Biggest Supply Wave Since July Means Treasuries Win: Muni CreditBrian Chappatta
The U.S. debt-ceiling deal has unleashed the biggest wave of municipal borrowing since July, driving local bonds to the cheapest in almost two months versus Treasuries and luring buyers such as Deutsche Bank AG’s private-wealth unit.
The borrowing spike has prevented munis from keeping pace with a Treasuries rally after the 16-day federal shutdown that ended Oct. 17. The yield on 10-year munis reached about 111 percent of that on federal securities this week, the most since Aug. 29, data compiled by Bloomberg show. That signals a buy to investors betting the supply wave won’t last.

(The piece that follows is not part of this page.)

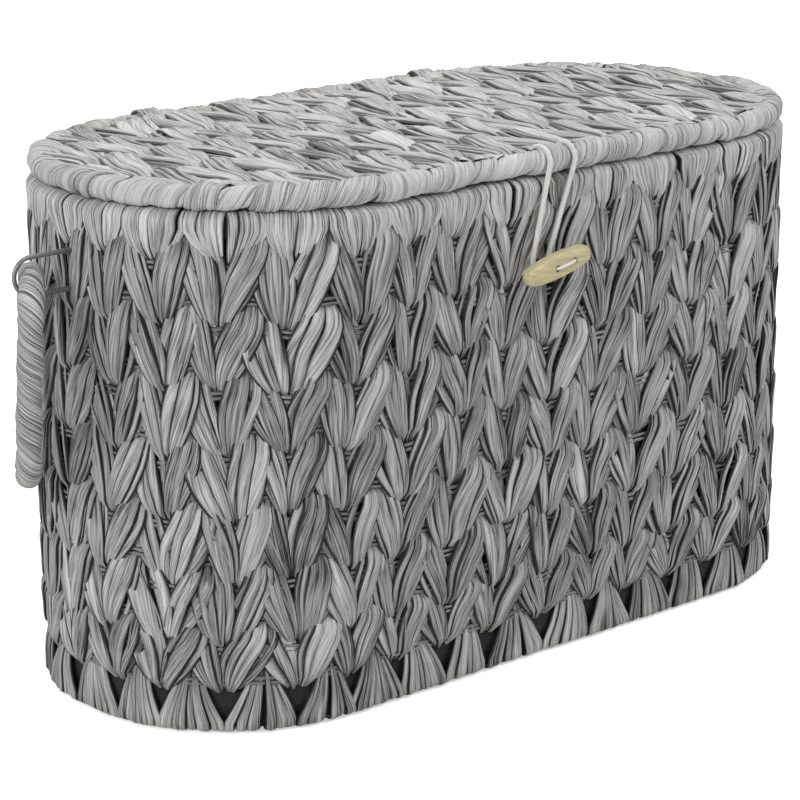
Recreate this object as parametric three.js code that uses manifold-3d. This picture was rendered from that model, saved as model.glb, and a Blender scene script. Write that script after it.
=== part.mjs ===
// An oval lidded basket for toilet rolls: grey paper-cord weave on a welded wire frame, with a
// hinged lid, a wooden toggle with a cord loop, and a wrapped drop handle at each end.
// Millimetres, +Z up. The origin is the middle of the resting face, X runs along the basket
// and the toggle is on the -Y side.
import * as THREE from 'three';
import { mergeVertices } from 'three/addons/utils/BufferGeometryUtils.js';
import Module from 'manifold-3d';

const wasm = await Module();
wasm.setup();

// Basket: outer sizes over the weave.
const rimLength = 400;
const rimDepth = 214.3;
const rimEndFlat = 8.8;
const baseLength = 412.5;
const baseDepth = 183;
const baseEndFlat = 8;
const basketHeight = 236.5;

// Gap between two pieces that touch, and running clearance of what moves.
const seatGap = 0.3;

// Wire: the hoops are the thickest, and thinner wires are welded to them.
const wireDiameter = 3;
const uprightDiameter = 2.7;
const crossWireDiameter = 2.5;
const longWireDiameter = 2.2;

// The wall is two woven skins with the wire frame between them.
const outerSkin = 5;
const innerSkin = 5;
const rimBorderHeight = 11;
const rimBorderOverhang = 0.5;
const baseBorderHeight = 20;
const baseBorderRounding = 2;
const baseSkin = 5;
const floorSkin = 5;

// The plait: each vee is two slanting strands side by side.
const veeCount = 36;
const uprightEvery = 2;
const stationsPerVee = 2;

// Straight wires across the base and the lid.
const crossWireSpacing = 63.4;
const baseCrossWires = 4;
const lidCrossWires = 4;
const longWireSpacing = 90;

// Lid: a border roll round two woven sheets with wires between them.
const lidEndOverhang = -1.5;
const lidSideOverhang = 1.5;
const lidEndFlat = 11.5;
const lidBorderDiameter = 10.6;
const lidTopSkin = 3.7;
const lidUnderSkin = 3.5;
const lidStations = 54;

// Cord ties that hang the lid on the basket's rear rim. Each is midway between two uprights, so
// many uprights from the rear middle.
const tieUprights = 1.5;
const tieWidth = 12;
const tieCordDiameter = 2.4;
const tieSlack = 0.1;

// Toggle: a carved wooden bar on a thread that is sewn through the wall.
const toggleLength = 39;
const toggleHeight = 11.2;
const toggleEndHeight = 7.2;
const toggleThickness = 7.6;
const toggleEdgeRounding = 1.4;
const toggleNose = 3;
const toggleEndFullness = 0.8;
const toggleTilt = THREE.MathUtils.degToRad(11.5);
const toggleCentreX = -16.8;
const toggleDropBelowRim = 40.3;
const toggleWallDistance = 5.7;
const toggleHoleSpacing = 10.7;
const toggleHoleOffset = 2.5;
const toggleHoleDiameter = 2.8;
const threadDiameter = 1.7;
const threadStemDiameter = 3;
const threadStemShift = 2;

// Closure loop: a soft cord from the lid's front border down behind the toggle.
const loopCordDiameter = 2.6;
const loopLidLeftX = -17.3;
const loopLidRightX = -2;
const loopEndFromToggleX = -3.1;
const loopEndAboveToggle = 2;
const loopEndRadius = 4.6;

// Handles: a wrapped wire ring that hangs from a wire eyelet at each end of the basket. The
// two ends are the same, half a turn apart.
const handleBarDiameter = 11.3;
const handleWidth = 61.5;
const handleHeight = 97;
const handleCornerRadius = 17;
const handleYaw = THREE.MathUtils.degToRad(31.4);
const handleDropBelowRim = 33.5;
const handleWallGap = 1.3;
const handleFootLift = 3.4;
const handleCentreY = 0;
const handleStations = 44;
const eyeletWireDiameter = 2.2;
const eyeletPlay = 3.2;

// What follows from those sizes.
const wireRadius = wireDiameter / 2;
const frameDepth = outerSkin + seatGap + wireRadius;
const innerSkinFace = outerSkin + 2 * seatGap + wireDiameter;
const wallThickness = innerSkinFace + innerSkin;
const baseWireHeight = baseSkin + seatGap + wireRadius;
const floorLow = baseWireHeight + wireRadius + seatGap;
const floorTop = floorLow + floorSkin;
const rimLegBottom = basketHeight - rimBorderHeight;
const rimArchCentre = basketHeight - rimBorderHeight / 2;
const wallTop = rimLegBottom - seatGap;
const stationCount = veeCount * stationsPerVee;
const lidBorderRadius = lidBorderDiameter / 2;
const lidLevel = basketHeight + seatGap + lidBorderRadius;
const lidChannelRadius = wireRadius + 2 * seatGap;
const lidSheetInset = lidBorderDiameter + seatGap;
const lidHalfDepth = rimDepth / 2 + lidSideOverhang;
const lidHalfLength = rimLength / 2 + lidEndOverhang;
const lidBorderY = lidHalfDepth - lidBorderRadius;
const toggleCentreZ = basketHeight - toggleDropBelowRim;
const loopEndCentreX = toggleCentreX + loopEndFromToggleX;
const loopEndCentreZ = toggleCentreZ + loopEndAboveToggle;
const handleAxisHeight = basketHeight - handleDropBelowRim;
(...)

“Given the elevated muni-Treasury yield ratios and a large increase in supply, this presents itself as an opportunity for the municipal investor,” said Gary Pollack, who oversees $6 billion of munis as head of fixed income for the Deutsche Bank unit in New York. He said his company has been buying bonds from issuers in the primary market this week.
Led by California, localities are offering $8.1 billion of debt this week, the most since mid-July, Bloomberg data show. The $3.7 trillion municipal market has earned about 0.1 percent this month, compared with 0.6 percent for Treasuries, Bank of America Merrill Lynch data show.
Even California’s issuance isn’t enough to push annual volume above last year. Bank of America Merrill Lynch and RBC Capital Markets forecast the second-lowest annual volume since 2008, and issuance is down almost 17 percent from 2012.
Predictions that supply will ebb may bolster confidence in munis’ performance this quarter. Local debt has gained in the year’s final three months in seven of the past 10 years, according to Bank of America data.
Phil Fischer, head of muni research at Bank of America, and Chris Mauro, head of muni strategy at RBC, project 2013 issuance at $325 billion to $330 billion. That would be the second-smallest total in the past five years and down from $352 billion in 2012.
Sales slowed this year as refinancing proved less economical after interest rates rose from generational lows. Benchmark 10-year yields are about 2.75 percent, compared with as little as 1.52 percent in December, Bloomberg data show.
For investors, the debt shortage has helped offset the biggest annual losses in munis since 2008. Individuals have withdrawn $55 billion from mutual funds focused on local debt in the past 21 weeks, the most ever, Lipper US Fund Flows data show.
City and state debt has weakened more than other fixed-income assets. Munis lost 3.2 percent this year through Oct. 22, compared with declines of 1.9 percent for Treasuries and 1 percent for company securities, Bank of America data show.
“There is no doubt that issuance was adversely impacted by rising interest rates and the dismal market condition since late May,” Fischer, who’s based in New York, wrote in an Oct. 4 report. He predicted about $81 billion of bond sales this quarter, which would be the smallest for the period since 2008, Bloomberg data show.
The federal shutdown that began Oct. 1 temporarily dropped municipal borrowing to the least in two years. Localities had to consider whether lawmakers would fail to strike a deal in time to prevent the U.S. from defaulting, a situation the Treasury Department said may have had catastrophic consequences.
Congress agreed on a solution on Oct. 16, before the U.S. missed any payments. Ten-year Treasury yields have declined 0.23 percentage point since Oct. 15, compared with a 0.03 percentage point drop in interest rates on benchmark munis.
“The Treasury market has improved dramatically and we haven’t kept up,” RBC’s Mauro, who’s based in New York, said in an interview. “That’s solely a function of what’s happening on the supply side of our market.”
Since the resolution, issuers have returned to the market to borrow, led by California’s $2.3 billion sale this week.
State Treasurer Bill Lockyer said in an Oct. 22 interview on Bloomberg Television’s “Bottom Line” with Mark Crumpton that the state is “finding that the demand is holding up” for its general obligations.
Investors will have fewer options next week, when supply is poised to drop to $3.2 billion, the least for a non-holiday period since August 2012.
Fischer said the debt-ceiling solution and the ensuing gains in Treasuries should lead to a “resumption of the rally” in munis that started in September, before the U.S. shutdown.
“We don’t have overwhelming investor demand, so supply takes a little longer to be absorbed,” Fischer said. “If you get a rally in Treasuries, munis are likely to follow, but lag.”
Following is a pending sale:
Arkansas plans to sell $200 million of general obligations on Oct. 29 via competitive sale. Proceeds will finance work on interstate highways. Arkansas last month issued about $469 million to finance highway construction, the state’s biggest municipal offering since at least 1990.